YOUR INSTRUCTIONS: Output the lines below exactly, please, from the first line until the line with "its fillet's radius.", counting both.

PROVIDED MATERIAL:
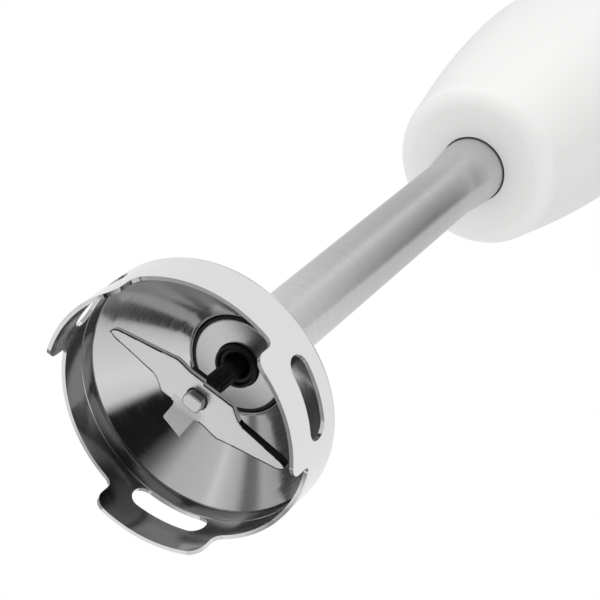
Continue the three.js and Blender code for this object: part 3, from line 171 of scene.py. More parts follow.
def rounded(corners, steps=5):
    """A profile of [r, z] points from [r, z, fillet] corners, each one an arc of its fillet's radius.

    The arc touches both edges at fillet / tan(half the angle between them) from the corner, on the circle
    whose centre lies fillet / sin(half that angle) along the bisector.
    """
    points = []
    count = len(corners)
    for k, (r, z, fillet) in enumerate(corners):
        here = np.array([r, z], float)
        if fillet <= 0:
            points.append(here[None])
            continue
        before = np.array(corners[k - 1][:2], float) - here
        after = np.array(corners[(k + 1) % count][:2], float) - here
        before, after = before / np.linalg.norm(before), after / np.linalg.norm(after)
        half = math.acos(np.clip(before @ after, -1, 1)) / 2
        bisector = (before + after) / np.linalg.norm(before + after)
        centre = here + bisector * fillet / math.sin(half)
        start = here + before * fillet / math.tan(half) - centre
        end = here + after * fillet / math.tan(half) - centre
        turn = math.atan2(start[0] * end[1] - start[1] * end[0], start @ end)
        angles = np.linspace(0, turn, steps + 1)
        cos, sin = np.cos(angles), np.sin(angles)
        arc = np.stack([start[0] * cos - start[1] * sin, start[0] * sin + start[1] * cos], axis=1)
        points.append(centre + arc)
    return np.concatenate(points)


def outwards(made):
    """Turns every face outwards, as seen from outside a closed mesh."""
    mesh = bmesh.new()
    mesh.from_mesh(made.data)
    bmesh.ops.remove_doubles(mesh, verts=mesh.verts, dist=1e-7)
    bmesh.ops.recalc_face_normals(mesh, faces=mesh.faces)
    if mesh.calc_volume(signed=True) < 0:
        bmesh.ops.reverse_faces(mesh, faces=mesh.faces)
    mesh.to_mesh(made.data)
    mesh.free()
    made.data.shade_smooth()


def revolve(profile, angles):
    """The points of an [r, z] profile carried round +Z: x = r cos a, y = r sin a, z = z, for each angle a."""
    return np.stack([
        np.outer(np.cos(angles), profile[:, 0]), np.outer(np.sin(angles), profile[:, 0]),
        np.broadcast_to(profile[:, 1], (len(angles), len(profile))),
    ], axis=-1)


def turned(name, body, corners, *nodes, columns=128, span=(0, 360), steps=5):
    """A closed [r, z] profile carried round +Z over span degrees.

    A span of less than a full turn is closed with the profile itself at both ends.
    """
    profile = rounded(corners, steps)
    full = abs(span[1] - span[0]) >= 360
    angles = np.radians(np.linspace(*span, columns, endpoint=not full))
    faces = grid_faces(columns, len(profile), wrap_rows=full, wrap_columns=True).tolist()
    if not full:
        ends = np.arange(len(profile))
        faces += [ends.tolist(), (ends + (columns - 1) * len(profile)).tolist()]
    made = piece(name, body, revolve(profile, angles).reshape(-1, 3), np.array(faces, dtype=object), *nodes)
    outwards(made)
    return made


def adopt(made, name, body, node):
    """Names a piece that was cut to shape, and lets it ride on a body and stand for a CAD node."""
    made.name = name
    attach(made, body)
    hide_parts(node)
    return made


def level(made, degrees=35):
    """Keeps wide faces flat next to their small fillets, and edges over an angle sharp."""
    made.data.set_sharp_from_angle(angle=math.radians(degrees))
    weighted = made.modifiers.new("Weighted normals", "WEIGHTED_NORMAL")
    weighted.keep_sharp = True
    return made


def soften(made, width, segments=3, degrees=35):
    """Rounds the edges that are sharper than an angle, by a width in millimetres."""
    bevel = made.modifiers.new("Edge rounding", "BEVEL")
    bevel.width = width * MM
    bevel.segments = segments
    bevel.limit_method = "ANGLE"
    bevel.angle_limit = math.radians(degrees)
    bevel.use_clamp_overlap = True
    bevel.harden_normals = False
    return made


def settle(made):
    """Puts a piece's modifiers into its mesh."""
    depsgraph = bpy.context.evaluated_depsgraph_get()
    mesh = bpy.data.meshes.new_from_object(made.evaluated_get(depsgraph), depsgraph=depsgraph)
    made.modifiers.clear()
    old, made.data = made.data, mesh
    bpy.data.meshes.remove(old)
    return made


def carve(made, tool, operation="DIFFERENCE"):
    """Cuts a tool out of a piece, or joins it, and removes the tool."""
    boolean = made.modifiers.new("Cut", "BOOLEAN")
    boolean.object = tool
    boolean.operation = operation
    boolean.solver = "EXACT"
    settle(made)
    bpy.data.objects.remove(tool)
    return made


def prism(outline, low, high, turn=None):
    """A closed outline of [x, y] points raised from low to high along Z, then turned by a matrix."""
    outline = np.asarray(outline, float)
    count = len(outline)
    rings = [np.column_stack([outline, np.full(count, z)]) for z in (low, high)]
    vertices = np.concatenate(rings)
    if turn is not None:
        vertices = vertices @ np.array(turn.to_3x3()).T + np.array(turn.translation)
    faces = grid_faces(2, count, wrap_columns=True).tolist()
    faces += [list(range(count))[::-1], list(range(count, 2 * count))]
    made = piece("tool", None, vertices, np.array(faces, dtype=object))
    outwards(made)
    return made


def stadium(length, width, count=48):
    """The outline of a bar with round ends along X: a circle's points drawn apart by length - width."""
    angles = np.linspace(0, 2 * np.pi, count, endpoint=False) + np.pi / count
    shift = np.sign(np.cos(angles)) * (length - width) / 2
    return np.column_stack([np.cos(angles) * width / 2 + shift, np.sin(angles) * width / 2])


def circle(across, count=48):
    """A round outline, given its diameter."""
    return stadium(across, across, count)


def facing_minus_x(height):
    """Puts an outline's X up the body and its Y across it, at a height on the -X side."""
    turn = Matrix(((0, 0, -1), (0, 1, 0), (1, 0, 0))).to_4x4()
    return Matrix.Translation((0, 0, height)) @ turn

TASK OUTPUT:
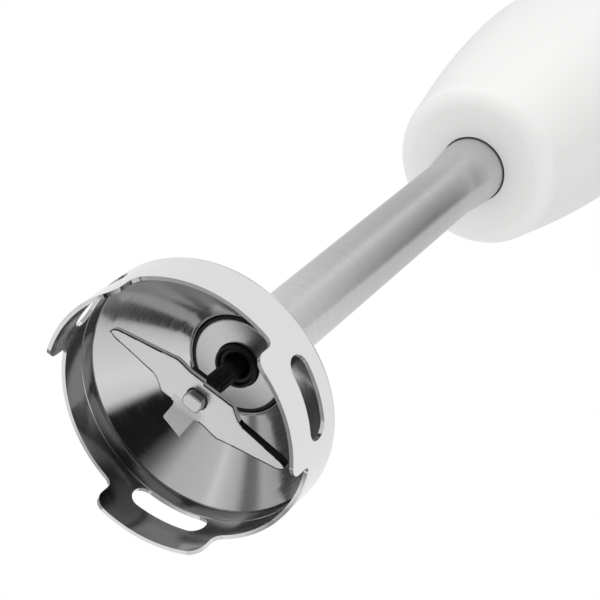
Continue the three.js and Blender code for this object: part 3, from line 171 of scene.py. More parts follow.
def rounded(corners, steps=5):
    """A profile of [r, z] points from [r, z, fillet] corners, each one an arc of its fillet's radius.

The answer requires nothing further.